DIRECTIONS: Reproduce only this span: the line containing "0]) buckle_place(right_side) buckle_pin();", the line containing "obj.matrix_parent_inverse = Matrix.Identity(4)", and every line between them, all exactly as given.

INFORMATION PROVIDED:

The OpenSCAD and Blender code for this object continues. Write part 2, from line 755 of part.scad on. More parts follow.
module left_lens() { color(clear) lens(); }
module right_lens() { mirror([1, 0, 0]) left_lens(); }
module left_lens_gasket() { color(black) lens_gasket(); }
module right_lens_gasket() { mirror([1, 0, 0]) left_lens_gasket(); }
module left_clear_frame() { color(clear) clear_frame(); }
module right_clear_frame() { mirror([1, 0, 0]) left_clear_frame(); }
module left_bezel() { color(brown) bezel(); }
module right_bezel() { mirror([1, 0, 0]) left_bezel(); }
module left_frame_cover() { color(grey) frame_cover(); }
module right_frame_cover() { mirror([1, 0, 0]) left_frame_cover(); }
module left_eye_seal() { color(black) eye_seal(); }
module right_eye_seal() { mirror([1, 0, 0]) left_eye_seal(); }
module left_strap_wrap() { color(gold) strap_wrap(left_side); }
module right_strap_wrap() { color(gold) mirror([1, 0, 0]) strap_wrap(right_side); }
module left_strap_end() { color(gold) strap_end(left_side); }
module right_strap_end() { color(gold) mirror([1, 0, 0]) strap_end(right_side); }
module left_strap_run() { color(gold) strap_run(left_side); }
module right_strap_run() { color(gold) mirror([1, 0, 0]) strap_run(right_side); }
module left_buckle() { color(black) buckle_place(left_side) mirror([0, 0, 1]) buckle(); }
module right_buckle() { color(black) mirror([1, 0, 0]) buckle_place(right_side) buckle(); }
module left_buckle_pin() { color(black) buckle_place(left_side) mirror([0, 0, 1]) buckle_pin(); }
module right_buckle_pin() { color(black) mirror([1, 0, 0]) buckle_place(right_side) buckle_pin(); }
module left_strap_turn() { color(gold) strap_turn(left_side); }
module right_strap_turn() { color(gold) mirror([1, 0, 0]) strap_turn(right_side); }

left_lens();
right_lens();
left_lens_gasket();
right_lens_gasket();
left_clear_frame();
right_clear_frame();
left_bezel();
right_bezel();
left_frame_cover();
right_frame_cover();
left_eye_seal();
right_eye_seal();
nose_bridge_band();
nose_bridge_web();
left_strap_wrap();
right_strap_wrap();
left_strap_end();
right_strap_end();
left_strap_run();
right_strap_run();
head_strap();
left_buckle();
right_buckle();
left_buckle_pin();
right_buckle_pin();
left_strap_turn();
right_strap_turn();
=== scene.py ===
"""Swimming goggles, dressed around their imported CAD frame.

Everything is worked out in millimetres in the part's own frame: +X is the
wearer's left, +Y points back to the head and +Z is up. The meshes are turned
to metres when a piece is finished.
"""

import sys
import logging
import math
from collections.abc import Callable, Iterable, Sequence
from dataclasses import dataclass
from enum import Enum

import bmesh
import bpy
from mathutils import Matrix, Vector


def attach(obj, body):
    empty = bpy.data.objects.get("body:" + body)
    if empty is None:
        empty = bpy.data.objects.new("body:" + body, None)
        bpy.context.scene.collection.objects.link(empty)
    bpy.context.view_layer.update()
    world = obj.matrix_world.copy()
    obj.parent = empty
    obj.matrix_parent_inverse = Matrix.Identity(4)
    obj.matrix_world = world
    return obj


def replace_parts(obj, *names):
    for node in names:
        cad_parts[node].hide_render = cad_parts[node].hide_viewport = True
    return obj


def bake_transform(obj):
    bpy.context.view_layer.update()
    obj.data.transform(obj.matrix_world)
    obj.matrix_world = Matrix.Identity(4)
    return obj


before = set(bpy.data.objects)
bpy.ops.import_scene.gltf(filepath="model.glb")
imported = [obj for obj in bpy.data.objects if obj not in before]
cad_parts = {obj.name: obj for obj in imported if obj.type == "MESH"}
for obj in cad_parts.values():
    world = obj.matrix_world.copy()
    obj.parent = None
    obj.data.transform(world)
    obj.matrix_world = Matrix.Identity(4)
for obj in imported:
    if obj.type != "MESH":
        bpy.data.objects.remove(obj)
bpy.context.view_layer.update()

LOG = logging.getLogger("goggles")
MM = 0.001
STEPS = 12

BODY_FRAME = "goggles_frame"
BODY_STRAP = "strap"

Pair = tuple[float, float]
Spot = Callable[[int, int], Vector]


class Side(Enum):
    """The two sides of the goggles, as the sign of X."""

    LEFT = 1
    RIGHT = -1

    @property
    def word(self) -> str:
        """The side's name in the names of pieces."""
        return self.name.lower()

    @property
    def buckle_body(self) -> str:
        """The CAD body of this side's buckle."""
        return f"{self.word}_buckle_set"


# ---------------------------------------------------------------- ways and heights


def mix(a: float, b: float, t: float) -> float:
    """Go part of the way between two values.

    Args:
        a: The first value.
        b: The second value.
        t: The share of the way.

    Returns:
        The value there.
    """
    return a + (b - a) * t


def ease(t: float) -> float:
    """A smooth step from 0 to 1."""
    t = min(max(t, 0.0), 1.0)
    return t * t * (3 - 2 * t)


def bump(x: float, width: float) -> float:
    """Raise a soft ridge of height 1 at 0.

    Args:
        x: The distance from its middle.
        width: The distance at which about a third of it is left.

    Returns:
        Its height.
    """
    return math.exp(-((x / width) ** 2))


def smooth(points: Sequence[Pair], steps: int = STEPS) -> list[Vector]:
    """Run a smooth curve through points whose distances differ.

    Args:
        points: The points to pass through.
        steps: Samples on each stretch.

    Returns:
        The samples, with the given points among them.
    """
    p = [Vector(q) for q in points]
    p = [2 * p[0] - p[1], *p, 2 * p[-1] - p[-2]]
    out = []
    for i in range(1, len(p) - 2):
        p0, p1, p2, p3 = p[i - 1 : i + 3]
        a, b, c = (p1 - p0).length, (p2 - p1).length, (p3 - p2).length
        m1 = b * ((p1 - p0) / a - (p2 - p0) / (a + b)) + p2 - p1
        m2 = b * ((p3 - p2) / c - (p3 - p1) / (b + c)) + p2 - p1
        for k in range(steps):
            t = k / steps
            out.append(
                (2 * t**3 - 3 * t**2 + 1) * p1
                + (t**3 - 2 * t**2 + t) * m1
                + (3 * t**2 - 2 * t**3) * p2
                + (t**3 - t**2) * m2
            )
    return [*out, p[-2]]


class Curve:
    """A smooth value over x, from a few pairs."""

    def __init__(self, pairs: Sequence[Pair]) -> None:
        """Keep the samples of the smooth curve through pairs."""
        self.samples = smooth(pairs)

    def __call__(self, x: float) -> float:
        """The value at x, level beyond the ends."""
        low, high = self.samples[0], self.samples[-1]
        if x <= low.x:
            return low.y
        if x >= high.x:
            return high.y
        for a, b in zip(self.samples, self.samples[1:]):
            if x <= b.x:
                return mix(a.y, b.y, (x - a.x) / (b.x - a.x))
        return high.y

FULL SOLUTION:
module right_buckle_pin() { color(black) mirror([1, 0, 0]) buckle_place(right_side) buckle_pin(); }
module left_strap_turn() { color(gold) strap_turn(left_side); }
module right_strap_turn() { color(gold) mirror([1, 0, 0]) strap_turn(right_side); }

left_lens();
right_lens();
left_lens_gasket();
right_lens_gasket();
left_clear_frame();
right_clear_frame();
left_bezel();
right_bezel();
left_frame_cover();
right_frame_cover();
left_eye_seal();
right_eye_seal();
nose_bridge_band();
nose_bridge_web();
left_strap_wrap();
right_strap_wrap();
left_strap_end();
right_strap_end();
left_strap_run();
right_strap_run();
head_strap();
left_buckle();
right_buckle();
left_buckle_pin();
right_buckle_pin();
left_strap_turn();
right_strap_turn();
=== scene.py ===
"""Swimming goggles, dressed around their imported CAD frame.

Everything is worked out in millimetres in the part's own frame: +X is the
wearer's left, +Y points back to the head and +Z is up. The meshes are turned
to metres when a piece is finished.
"""

import sys
import logging
import math
from collections.abc import Callable, Iterable, Sequence
from dataclasses import dataclass
from enum import Enum

import bmesh
import bpy
from mathutils import Matrix, Vector


def attach(obj, body):
    empty = bpy.data.objects.get("body:" + body)
    if empty is None:
        empty = bpy.data.objects.new("body:" + body, None)
        bpy.context.scene.collection.objects.link(empty)
    bpy.context.view_layer.update()
    world = obj.matrix_world.copy()
    obj.parent = empty
    obj.matrix_parent_inverse = Matrix.Identity(4)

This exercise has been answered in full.